Problem to solve: Every record here should be printed again exactly.

┌─ Material

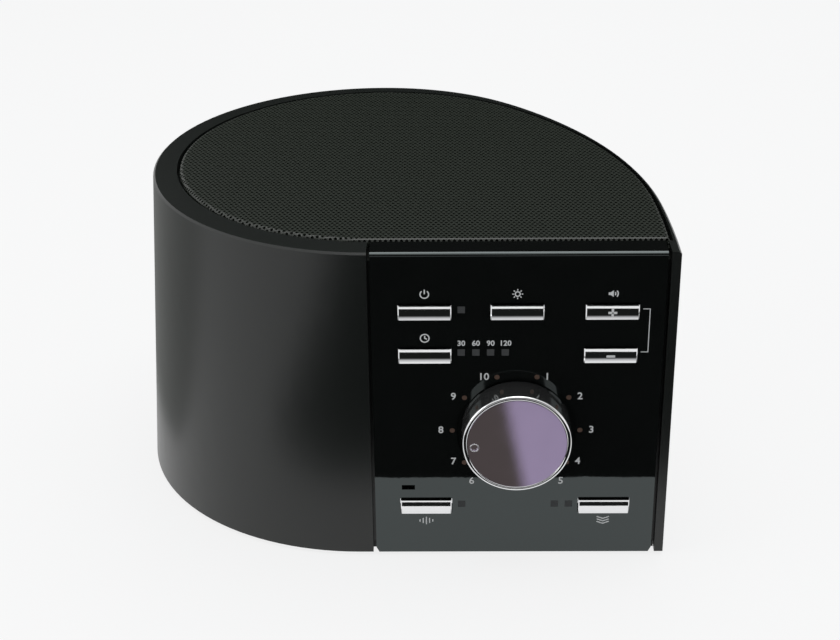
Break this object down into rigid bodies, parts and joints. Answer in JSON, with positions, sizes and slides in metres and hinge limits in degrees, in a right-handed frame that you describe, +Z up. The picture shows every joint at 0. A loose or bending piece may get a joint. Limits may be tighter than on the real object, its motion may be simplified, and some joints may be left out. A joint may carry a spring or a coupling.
{
  "type": "white noise sound machine",
  "caption": "Bedside white noise sound machine with a flared round cabinet, perforated top grille, flat glossy control panel, large selector knob and chrome keys.",
  "frame": {"origin": "under the middle of the whole object's box, on the surface that the feet stand on", "axes": "+X to the right along the control panel, +Y from the panel to the back, +Z up"},
  "size_m": [0.1968, 0.1826, 0.1219],
  "materials": {
    "satin_black": "satin",
    "gloss_black": "gloss",
    "grille_paint": "satin",
    "black_chrome": "polished",
    "bright_chrome": "polished",
    "knob_lens": "gloss",
    "amber_lens": "satin",
    "rubber_black": "matte",
    "foam_grey": "matte",
    "inner_plastic": "matte",
    "board_green": "satin",
    "chip_black": "matte",
    "steel": "satin",
    "frame_steel": "satin",
    "ferrite": "matte",
    "cone_paper": "matte",
    "ribbon_grey": "satin",
    "light_white": "gloss"
  },
  "bodies": {
    "cabinet": {"base_plate": "inner_plastic", "base_screws": "steel", "casing": "satin_black", "dial_windows": "amber_lens", "encoder_body": "steel", "encoder_nut": "steel", "foot_front_left": "rubber_black", "foot_front_right": "rubber_black", "foot_rear_left": "rubber_black", "foot_rear_right": "rubber_black", "front_board": "board_green", "front_board_screws": "steel", "front_fascia": "gloss_black", "grille": "grille_paint", "headphone_socket": "inner_plastic", "light_chips": "light_white", "main_board": "board_green", "main_board_parts": "chip_black", "main_board_screws": "steel", "microphone": "steel", "microphone_gasket": "rubber_black", "power_socket": "inner_plastic", "ribbon_cable": "ribbon_grey", "ribbon_sockets": "light_white", "speaker_cone": "cone_paper", "speaker_dust_cap": "cone_paper", "speaker_frame": "frame_steel", "speaker_gasket": "foam_grey", "speaker_magnet": "ferrite", "speaker_screws": "steel", "speaker_surround": "foam_grey", "status_windows": "amber_lens", "tact_switches": "chip_black"},
    "knob": {"knob_body": "black_chrome", "knob_ring": "bright_chrome", "knob_face": "knob_lens", "encoder_shaft": "steel"},
    "power_button": {"power_key": "bright_chrome", "power_plunger": "chip_black"},
    "display_button": {"display_key": "bright_chrome", "display_plunger": "chip_black"},
    "timer_button": {"timer_key": "bright_chrome", "timer_plunger": "chip_black"},
    "volume_up_button": {"volume_up_key": "bright_chrome", "volume_up_plunger": "chip_black"},
    "volume_down_button": {"volume_down_key": "bright_chrome", "volume_down_plunger": "chip_black"},
    "auto_level_button": {"auto_level_key": "bright_chrome", "auto_level_plunger": "chip_black"},
    "layer_button": {"layer_key": "bright_chrome", "layer_plunger": "chip_black"}
  },
  "joints": [
    {"name": "knob_turn", "type": "hinge", "parent": "cabinet", "child": "knob", "pos_m": [0.04409, -0.08535, 0.05284], "axis": [0, 1, 0], "continuous": true},
    {"name": "power_press", "type": "slide", "parent": "cabinet", "child": "power_button", "axis": [0, 1, 0], "range_m": [0, 0.0006], "stiffness_N_per_m": 400, "springref_m": -0.0008},
    {"name": "display_press", "type": "slide", "parent": "cabinet", "child": "display_button", "axis": [0, 1, 0], "range_m": [0, 0.0006], "stiffness_N_per_m": 400, "springref_m": -0.0008},
    {"name": "timer_press", "type": "slide", "parent": "cabinet", "child": "timer_button", "axis": [0, 1, 0], "range_m": [0, 0.0006], "stiffness_N_per_m": 400, "springref_m": -0.0008},
    {"name": "volume_up_press", "type": "slide", "parent": "cabinet", "child": "volume_up_button", "axis": [0, 1, 0], "range_m": [0, 0.0006], "stiffness_N_per_m": 400, "springref_m": -0.0008},
    {"name": "volume_down_press", "type": "slide", "parent": "cabinet", "child": "volume_down_button", "axis": [0, 1, 0], "range_m": [0, 0.0006], "stiffness_N_per_m": 400, "springref_m": -0.0008},
    {"name": "auto_level_press", "type": "slide", "parent": "cabinet", "child": "auto_level_button", "axis": [0, 1, 0], "range_m": [0, 0.0006], "stiffness_N_per_m": 400, "springref_m": -0.0008},
    {"name": "layer_press", "type": "slide", "parent": "cabinet", "child": "layer_button", "axis": [0, 1, 0], "range_m": [0, 0.0006], "stiffness_N_per_m": 400, "springref_m": -0.0008}
  ]
}
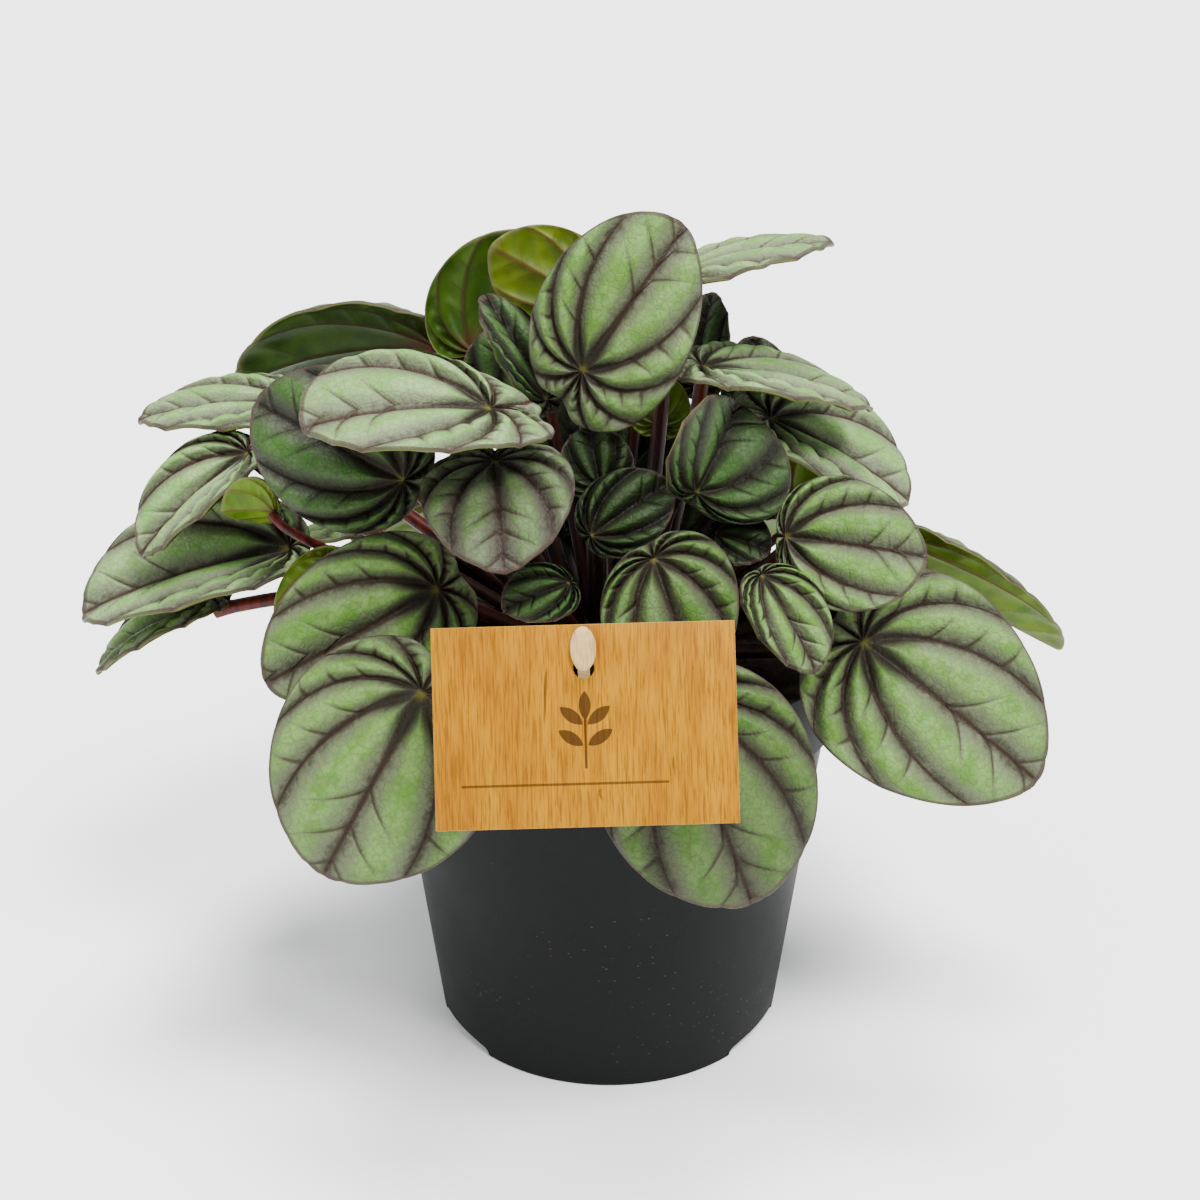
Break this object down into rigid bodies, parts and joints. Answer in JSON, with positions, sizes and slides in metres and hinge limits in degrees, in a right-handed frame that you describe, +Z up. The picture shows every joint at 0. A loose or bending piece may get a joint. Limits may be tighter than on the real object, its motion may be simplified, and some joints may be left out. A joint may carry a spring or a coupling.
{
  "type": "potted peperomia",
  "caption": "House plant with quilted, dark-veined silvery green leaves on red stalks, in a tapered nursery pot of soil with a plain hanging plant label.",
  "frame": {"origin": "middle of the pot's underside, on the surface that it stands on", "axes": "+Z up, -Y to the front, where the label hangs, +X to the right seen from the front"},
  "size_m": [0.2456, 0.1977, 0.2146],
  "materials": {
    "pot_plastic": "anthracite moulded polypropylene, satin, a little dusty",
    "potting_soil": "moist dark peat with brown fibres and crumbs",
    "stalk": "smooth fleshy dark red stalk",
    "leaf": "quilted silvery green leaf with dark purple-brown veins and margin, satin",
    "label_card": null,
    "stake_wood": "pale unfinished wood"
  },
  "bodies": {
    "root": {"pot": "pot_plastic", "soil": "potting_soil", "crown_and_stalks": "stalk", "leaf_top_middle": "leaf", "leaf_top_right": "leaf", "leaf_behind_right": "leaf", "leaf_right_upper": "leaf", "leaf_right_middle": "leaf", "leaf_center_right": "leaf", "leaf_right_front": "leaf", "leaf_right_far": "leaf", "leaf_right_low": "leaf", "leaf_right_small": "leaf", "leaf_right_inner": "leaf", "leaf_center_front": "leaf", "leaf_front_low": "leaf", "leaf_inner_middle": "leaf", "leaf_inner_upper": "leaf", "leaf_inner_under": "leaf", "leaf_silver_middle": "leaf", "leaf_left_top": "leaf", "leaf_left_dark": "leaf", "leaf_left_far": "leaf", "leaf_left_back": "leaf", "leaf_back_disc": "leaf", "leaf_back_middle": "leaf", "leaf_inner_left": "leaf", "leaf_narrow_left": "leaf", "leaf_left_middle": "leaf", "leaf_left_small": "leaf", "leaf_left_low": "leaf", "leaf_left_lowest": "leaf", "leaf_front_left": "leaf", "leaf_front_left_low": "leaf", "leaf_small_front": "leaf", "leaf_left_under": "leaf", "leaf_shade_left": "leaf", "leaf_shade_middle": "leaf", "leaf_shade_right": "leaf", "leaf_shade_back": "leaf", "leaf_right_between": "leaf", "leaf_rear_low_left": "leaf", "leaf_rear_low_middle": "leaf", "leaf_rear_low_right": "leaf", "leaf_rear_side_left": "leaf", "leaf_rear_side_right": "leaf", "leaf_rear_middle_left": "leaf", "leaf_rear_middle": "leaf", "leaf_rear_middle_right": "leaf", "leaf_rear_upper_left": "leaf", "leaf_rear_upper_right": "leaf", "label": "label_card", "label_stake": "stake_wood"}
  },
  "joints": []
}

└─

Complete answer:
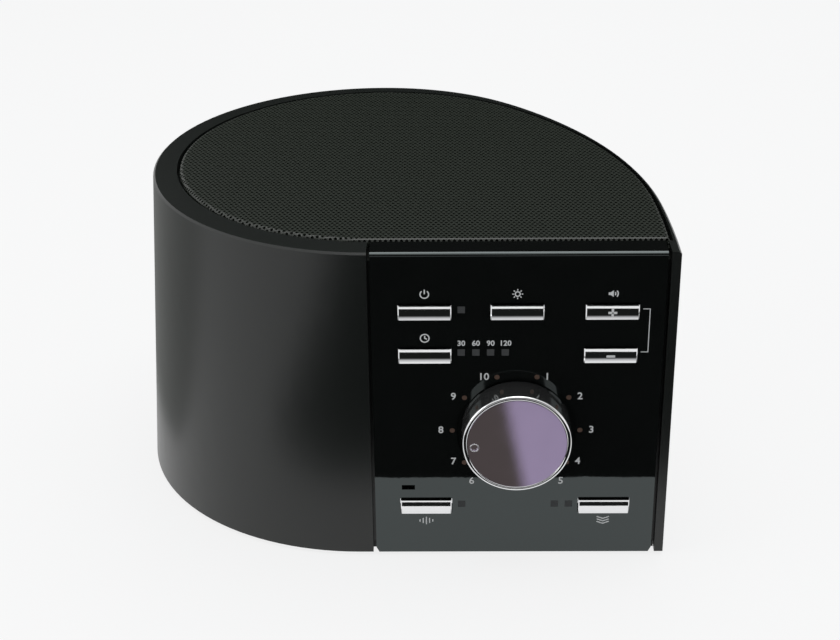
Break this object down into rigid bodies, parts and joints. Answer in JSON, with positions, sizes and slides in metres and hinge limits in degrees, in a right-handed frame that you describe, +Z up. The picture shows every joint at 0. A loose or bending piece may get a joint. Limits may be tighter than on the real object, its motion may be simplified, and some joints may be left out. A joint may carry a spring or a coupling.
{
  "type": "white noise sound machine",
  "caption": "Bedside white noise sound machine with a flared round cabinet, perforated top grille, flat glossy control panel, large selector knob and chrome keys.",
  "frame": {"origin": "under the middle of the whole object's box, on the surface that the feet stand on", "axes": "+X to the right along the control panel, +Y from the panel to the back, +Z up"},
  "size_m": [0.1968, 0.1826, 0.1219],
  "materials": {
    "satin_black": "satin",
    "gloss_black": "gloss",
    "grille_paint": "satin",
    "black_chrome": "polished",
    "bright_chrome": "polished",
    "knob_lens": "gloss",
    "amber_lens": "satin",
    "rubber_black": "matte",
    "foam_grey": "matte",
    "inner_plastic": "matte",
    "board_green": "satin",
    "chip_black": "matte",
    "steel": "satin",
    "frame_steel": "satin",
    "ferrite": "matte",
    "cone_paper": "matte",
    "ribbon_grey": "satin",
    "light_white": "gloss"
  },
  "bodies": {
    "cabinet": {"base_plate": "inner_plastic", "base_screws": "steel", "casing": "satin_black", "dial_windows": "amber_lens", "encoder_body": "steel", "encoder_nut": "steel", "foot_front_left": "rubber_black", "foot_front_right": "rubber_black", "foot_rear_left": "rubber_black", "foot_rear_right": "rubber_black", "front_board": "board_green", "front_board_screws": "steel", "front_fascia": "gloss_black", "grille": "grille_paint", "headphone_socket": "inner_plastic", "light_chips": "light_white", "main_board": "board_green", "main_board_parts": "chip_black", "main_board_screws": "steel", "microphone": "steel", "microphone_gasket": "rubber_black", "power_socket": "inner_plastic", "ribbon_cable": "ribbon_grey", "ribbon_sockets": "light_white", "speaker_cone": "cone_paper", "speaker_dust_cap": "cone_paper", "speaker_frame": "frame_steel", "speaker_gasket": "foam_grey", "speaker_magnet": "ferrite", "speaker_screws": "steel", "speaker_surround": "foam_grey", "status_windows": "amber_lens", "tact_switches": "chip_black"},
    "knob": {"knob_body": "black_chrome", "knob_ring": "bright_chrome", "knob_face": "knob_lens", "encoder_shaft": "steel"},
    "power_button": {"power_key": "bright_chrome", "power_plunger": "chip_black"},
    "display_button": {"display_key": "bright_chrome", "display_plunger": "chip_black"},
    "timer_button": {"timer_key": "bright_chrome", "timer_plunger": "chip_black"},
    "volume_up_button": {"volume_up_key": "bright_chrome", "volume_up_plunger": "chip_black"},
    "volume_down_button": {"volume_down_key": "bright_chrome", "volume_down_plunger": "chip_black"},
    "auto_level_button": {"auto_level_key": "bright_chrome", "auto_level_plunger": "chip_black"},
    "layer_button": {"layer_key": "bright_chrome", "layer_plunger": "chip_black"}
  },
  "joints": [
    {"name": "knob_turn", "type": "hinge", "parent": "cabinet", "child": "knob", "pos_m": [0.04409, -0.08535, 0.05284], "axis": [0, 1, 0], "continuous": true},
    {"name": "power_press", "type": "slide", "parent": "cabinet", "child": "power_button", "axis": [0, 1, 0], "range_m": [0, 0.0006], "stiffness_N_per_m": 400, "springref_m": -0.0008},
    {"name": "display_press", "type": "slide", "parent": "cabinet", "child": "display_button", "axis": [0, 1, 0], "range_m": [0, 0.0006], "stiffness_N_per_m": 400, "springref_m": -0.0008},
    {"name": "timer_press", "type": "slide", "parent": "cabinet", "child": "timer_button", "axis": [0, 1, 0], "range_m": [0, 0.0006], "stiffness_N_per_m": 400, "springref_m": -0.0008},
    {"name": "volume_up_press", "type": "slide", "parent": "cabinet", "child": "volume_up_button", "axis": [0, 1, 0], "range_m": [0, 0.0006], "stiffness_N_per_m": 400, "springref_m": -0.0008},
    {"name": "volume_down_press", "type": "slide", "parent": "cabinet", "child": "volume_down_button", "axis": [0, 1, 0], "range_m": [0, 0.0006], "stiffness_N_per_m": 400, "springref_m": -0.0008},
    {"name": "auto_level_press", "type": "slide", "parent": "cabinet", "child": "auto_level_button", "axis": [0, 1, 0], "range_m": [0, 0.0006], "stiffness_N_per_m": 400, "springref_m": -0.0008},
    {"name": "layer_press", "type": "slide", "parent": "cabinet", "child": "layer_button", "axis": [0, 1, 0], "range_m": [0, 0.0006], "stiffness_N_per_m": 400, "springref_m": -0.0008}
  ]
}
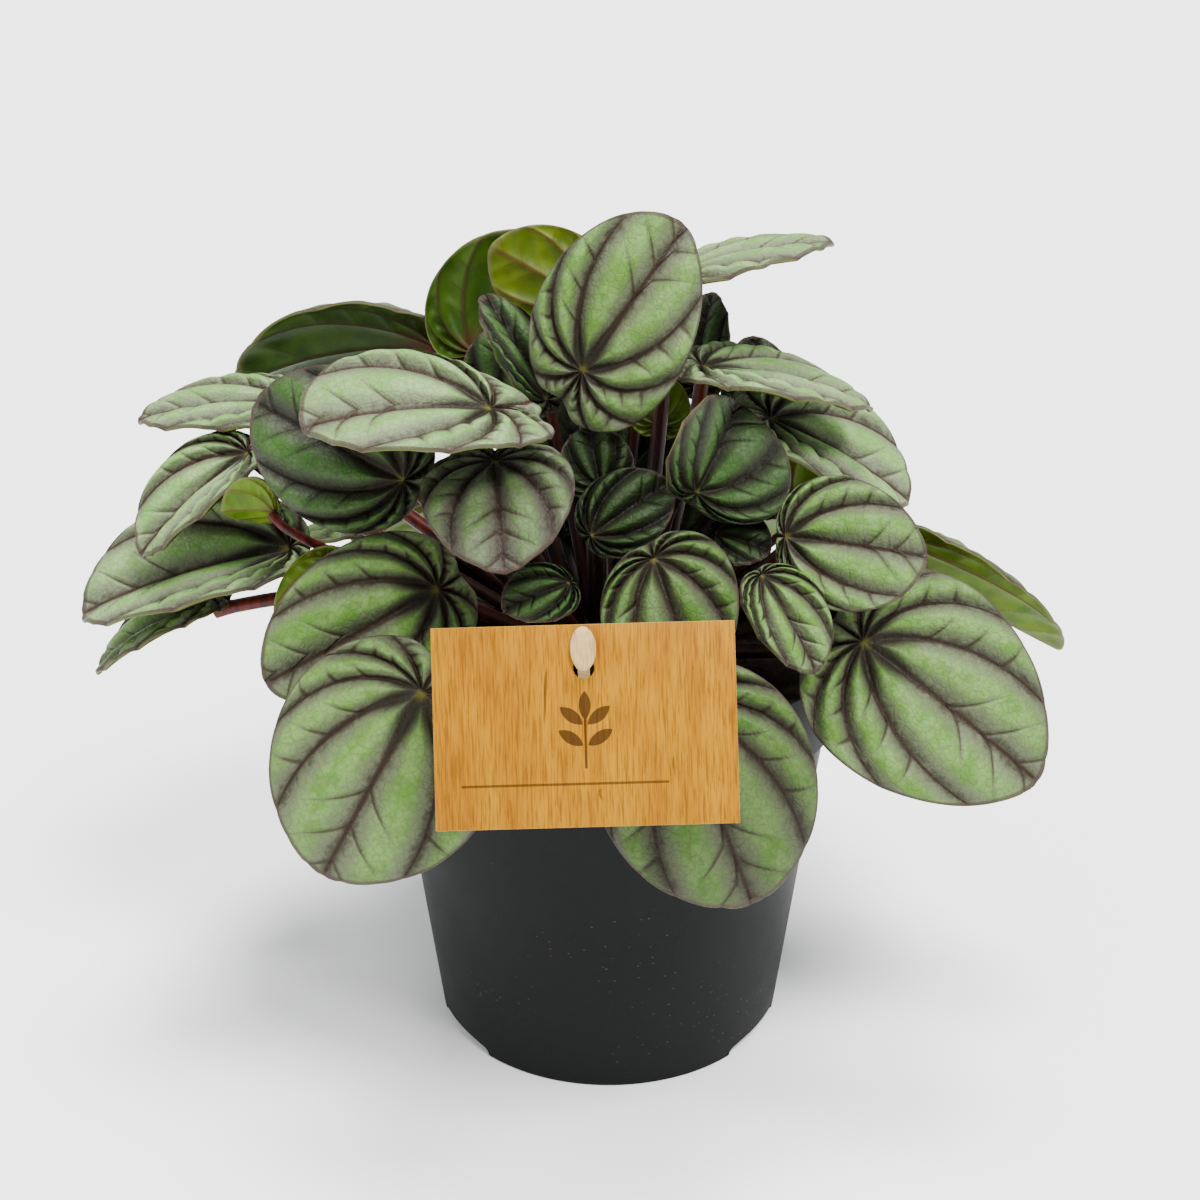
Break this object down into rigid bodies, parts and joints. Answer in JSON, with positions, sizes and slides in metres and hinge limits in degrees, in a right-handed frame that you describe, +Z up. The picture shows every joint at 0. A loose or bending piece may get a joint. Limits may be tighter than on the real object, its motion may be simplified, and some joints may be left out. A joint may carry a spring or a coupling.
{
  "type": "potted peperomia",
  "caption": "House plant with quilted, dark-veined silvery green leaves on red stalks, in a tapered nursery pot of soil with a plain hanging plant label.",
  "frame": {"origin": "middle of the pot's underside, on the surface that it stands on", "axes": "+Z up, -Y to the front, where the label hangs, +X to the right seen from the front"},
  "size_m": [0.2456, 0.1977, 0.2146],
  "materials": {
    "pot_plastic": "anthracite moulded polypropylene, satin, a little dusty",
    "potting_soil": "moist dark peat with brown fibres and crumbs",
    "stalk": "smooth fleshy dark red stalk",
    "leaf": "quilted silvery green leaf with dark purple-brown veins and margin, satin",
    "label_card": null,
    "stake_wood": "pale unfinished wood"
  },
  "bodies": {
    "root": {"pot": "pot_plastic", "soil": "potting_soil", "crown_and_stalks": "stalk", "leaf_top_middle": "leaf", "leaf_top_right": "leaf", "leaf_behind_right": "leaf", "leaf_right_upper": "leaf", "leaf_right_middle": "leaf", "leaf_center_right": "leaf", "leaf_right_front": "leaf", "leaf_right_far": "leaf", "leaf_right_low": "leaf", "leaf_right_small": "leaf", "leaf_right_inner": "leaf", "leaf_center_front": "leaf", "leaf_front_low": "leaf", "leaf_inner_middle": "leaf", "leaf_inner_upper": "leaf", "leaf_inner_under": "leaf", "leaf_silver_middle": "leaf", "leaf_left_top": "leaf", "leaf_left_dark": "leaf", "leaf_left_far": "leaf", "leaf_left_back": "leaf", "leaf_back_disc": "leaf", "leaf_back_middle": "leaf", "leaf_inner_left": "leaf", "leaf_narrow_left": "leaf", "leaf_left_middle": "leaf", "leaf_left_small": "leaf", "leaf_left_low": "leaf", "leaf_left_lowest": "leaf", "leaf_front_left": "leaf", "leaf_front_left_low": "leaf", "leaf_small_front": "leaf", "leaf_left_under": "leaf", "leaf_shade_left": "leaf", "leaf_shade_middle": "leaf", "leaf_shade_right": "leaf", "leaf_shade_back": "leaf", "leaf_right_between": "leaf", "leaf_rear_low_left": "leaf", "leaf_rear_low_middle": "leaf", "leaf_rear_low_right": "leaf", "leaf_rear_side_left": "leaf", "leaf_rear_side_right": "leaf", "leaf_rear_middle_left": "leaf", "leaf_rear_middle": "leaf", "leaf_rear_middle_right": "leaf", "leaf_rear_upper_left": "leaf", "leaf_rear_upper_right": "leaf", "label": "label_card", "label_stake": "stake_wood"}
  },
  "joints": []
}